Brève : septembre 2003


Hourtin 2003 - colloque fractures numériques. Les comptes rendus d'Alain Ducass, Chargé du développement de la société de l'information sur les territoires, au Ministère de l'économie, des finances et de l'industrie (DIGITIP) et co-président de X-Afrique

L'offre d'accès et de production ? deuxième partie mardi 26 août 10H00 - 11H30

Sylvestre OUADREOGO, Université Ouagadougou : La fracture numérique est réelle et je suis convaincu que dans 40 ans, il y aura encore des villages qui n'auront pas l'Internet, mais on peut dépasser ce problème en adaptant les usages de l'Internet aux canaux traditionnels d'information africains. Par exemple chaque villageois d'un village non connecté peut ouvrir un compte en ville et l'un d'entre eux relève chaque semaine l'ensemble des messages des villageois et les apporte au village sous forme papier ou bien dans un dongle. Il suffit d'un peu d'organisation et les courriers internationaux arrivent en une semaine au lieu de trois mois. C'est ainsi que les élèves burkinabé dépassent chaque année les suisses en nombre de messages sur un forum, simplement, parce qu'il écrivent leurs message sur papier et une personne fait la saisie et l'envoi groupé de plusieurs centaines de messages.
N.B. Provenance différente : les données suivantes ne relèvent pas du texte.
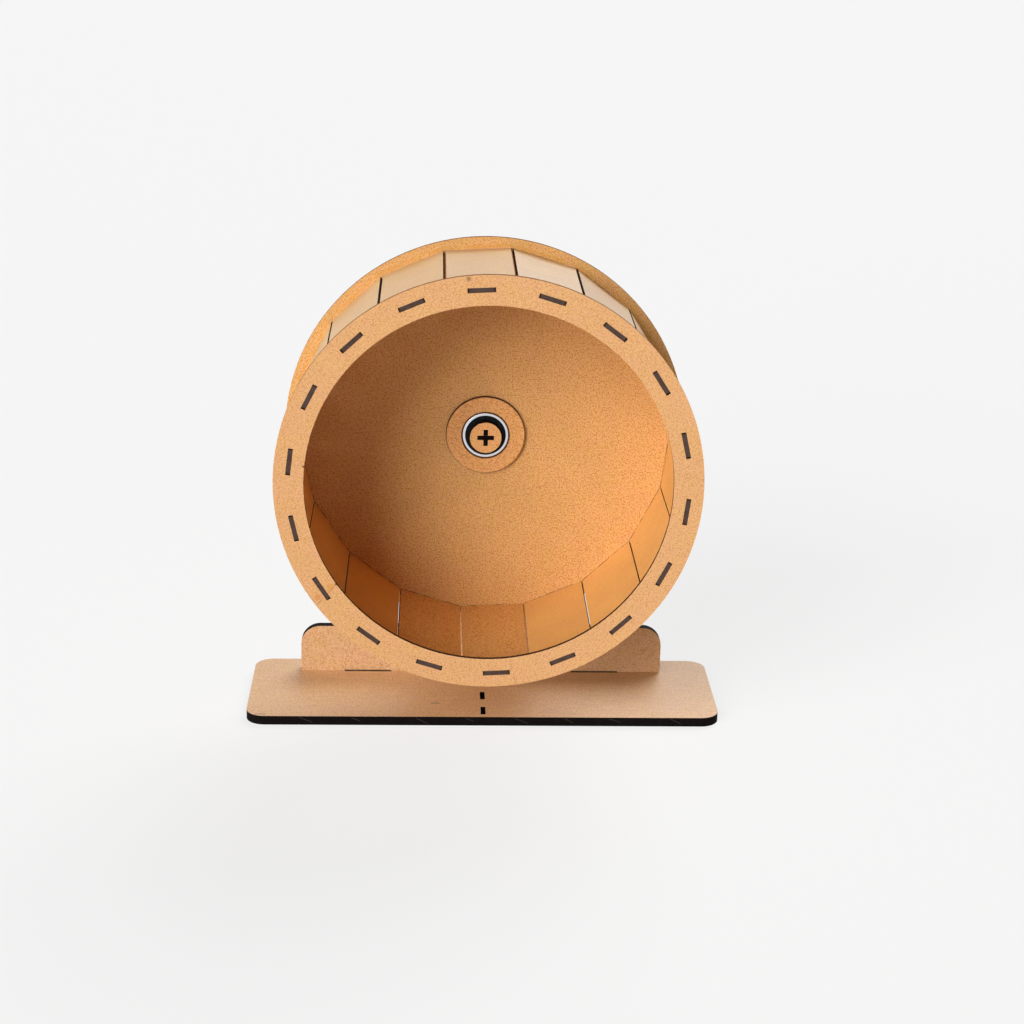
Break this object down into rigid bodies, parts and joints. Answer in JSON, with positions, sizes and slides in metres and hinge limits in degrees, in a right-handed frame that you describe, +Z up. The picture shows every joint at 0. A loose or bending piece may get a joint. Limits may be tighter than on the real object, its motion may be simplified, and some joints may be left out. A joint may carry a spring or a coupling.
{
  "type": "rodent exercise wheel",
  "caption": "Free-standing exercise wheel for a small rodent: a drum of flat boards, open at the front, turns on a ball bearing in front of one upright on a flat base.",
  "frame": {"origin": "centre of the object's footprint, on the underside of the base board", "axes": "+Z up, +X across the wheel, +Y from the drum's open front to the upright; the wheel turns about Y"},
  "size_m": [0.331, 0.1536, 0.3305],
  "materials": {
    "base_board": "raw fibreboard with burnt edges",
    "upright_board": "raw fibreboard with burnt edges",
    "ring_board": "raw fibreboard with burnt edges",
    "disc_board": "raw fibreboard with burnt edges",
    "slat_board": "smooth board with burnt edges",
    "hub_board": "raw fibreboard with burnt edges",
    "cap_board": "raw fibreboard with burnt edges",
    "axle_board": "burnt board",
    "bearing_steel": "ground",
    "ball_steel": "polished",
    "cage_steel": "plain",
    "seal_rubber": "satin"
  },
  "bodies": {
    "stand": {"base_plate": "base_board", "upright": "upright_board", "axle_strip_upright": "axle_board", "axle_strip_flat": "axle_board", "front_cap": "cap_board", "rear_cap": "cap_board", "spacer_disc": "hub_board", "bearing_inner_ring": "bearing_steel"},
    "wheel": {"front_ring": "ring_board", "back_disc": "disc_board", "hub_ring_front": "hub_board", "hub_ring_rear": "hub_board", "bearing_outer_ring": "bearing_steel", "bearing_seal_front": "seal_rubber", "bearing_seal_rear": "seal_rubber", "slat_01": "slat_board", "slat_02": "slat_board", "slat_03": "slat_board", "slat_04": "slat_board", "slat_05": "slat_board", "slat_06": "slat_board", "slat_07": "slat_board", "slat_08": "slat_board", "slat_09": "slat_board", "slat_10": "slat_board", "slat_11": "slat_board", "slat_12": "slat_board", "slat_13": "slat_board", "slat_14": "slat_board", "slat_15": "slat_board", "slat_16": "slat_board", "slat_17": "slat_board", "slat_18": "slat_board"},
    "ball_train": {"bearing_balls": "ball_steel", "bearing_cage": "cage_steel"}
  },
  "joints": [
    {"name": "wheel_spin", "type": "hinge", "parent": "stand", "child": "wheel", "pos_m": [0, 0.04725, 0.1905], "axis": [0, 1, 0], "continuous": true},
    {"name": "ball_train_spin", "type": "hinge", "parent": "stand", "child": "ball_train", "pos_m": [0, 0.04725, 0.1905], "axis": [0, 1, 0], "continuous": true}
  ],
  "couplings": [
    {"joint": "ball_train_spin", "follows": "wheel_spin", "ratio": 0.6352}
  ]
}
Thomas GUIGNARD (Université de Lille) : Les accès à Internet au Sénégal : Les connexions à Internet se font actuellement par RTC (73%) ; RNIS (15%); 12% LS; 90% des fournisseurs d'accès et 63% des lignes internet du Sénégal sont situées à Dakar. En ce qui concerne les tarifs, ils vont de 1028 FCFA/heure à Dakar contre 2500 à Tambacounda et l'écart s'accroit encore avec les baisses plus importantes à Dakar qu'ailleurs. Ailleurs, 900 villages seulement sur 3000 ont accès au téléphone mobile, 15 000 abonnés pour plus de 100 000 internautes. Il y a donc près de 10 internautes par abonné, et une place importante aux espaces publics. Les points d'accès publics sont financés sur fonds privés au 2/3 et 1/3 sur fonds publics, principalement des ONG. Sur 650 sites, seulement 350 sont hébergés par des serveurs sénégalais. La majorité des points d'accès communautaires comportent seulement un à deux postes. Ils permettent un CA de l'ordre de 2 x 1800 F CFA / heure soit 750 € par mois pour une utilisation de 35 heures /semaine. Ils ne sont en général pas viables dans les villages.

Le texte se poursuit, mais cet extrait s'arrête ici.